Thanks for making me love my campaigns even more ^^
How is a hitch-hiker’s guide reference an “in joke”?
If I remember, it was the QUEST of the Fellowship, not the Fellowship itself, that stood on the “edge of a knife.”
In the game I’m playing now, we’re supposed to keep the moons from spiriling in to crash into the planet. Only we have no idea how to do that, or where to go to find out. Then there’s this door in one building we’ve found, that is unlocked but glyphed with a summoning glyph, but which the Drow in the group (played by my wife) refuses to leave without checking what’s behind it. We’re 2 and 3rd level characters. “Please, Mr Custer, I don’t want to die.”
“Why is nobody ever glad to see us?!”
That’s not at all an injoke. Our party feels thatway all the time. :)
I love that Paranoia vehicle.

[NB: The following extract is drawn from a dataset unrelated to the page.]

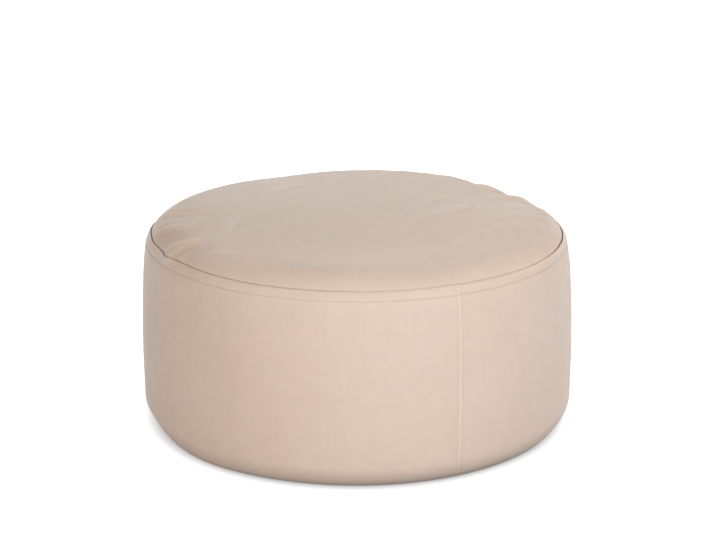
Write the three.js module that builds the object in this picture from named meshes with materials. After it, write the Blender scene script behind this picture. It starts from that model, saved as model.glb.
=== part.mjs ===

For some reason every party I’ve ever run through it has managed to trigger the emergency crash dive sequence. That’s a fun one, because it gets lots of panicked pulling and pushing and twisting and sliding and stomping while they try to figure out which of the other controls shuts it off.
O.o idk how people coulddnt understand most of that stuff ._. i find that sort of talk always fun :D…well its easy for me… >.> well a person who can understand the writeing of Shakespeare, i guess most might be easyer to read at times ._.
“˜Is she threatening us? thats the best part
What makes the commentary even funnier for me is that here (Australia) a ‘Bogan’ is usually someone who would need ‘High English’ translated for them. Or any kind of formal English, really.
There is a messed up character encoding in the comments.
“˜Is should be ‘Is
They couldn’t get that? That was pretty clear dialogue to me, who needs that translated? Do they never read books?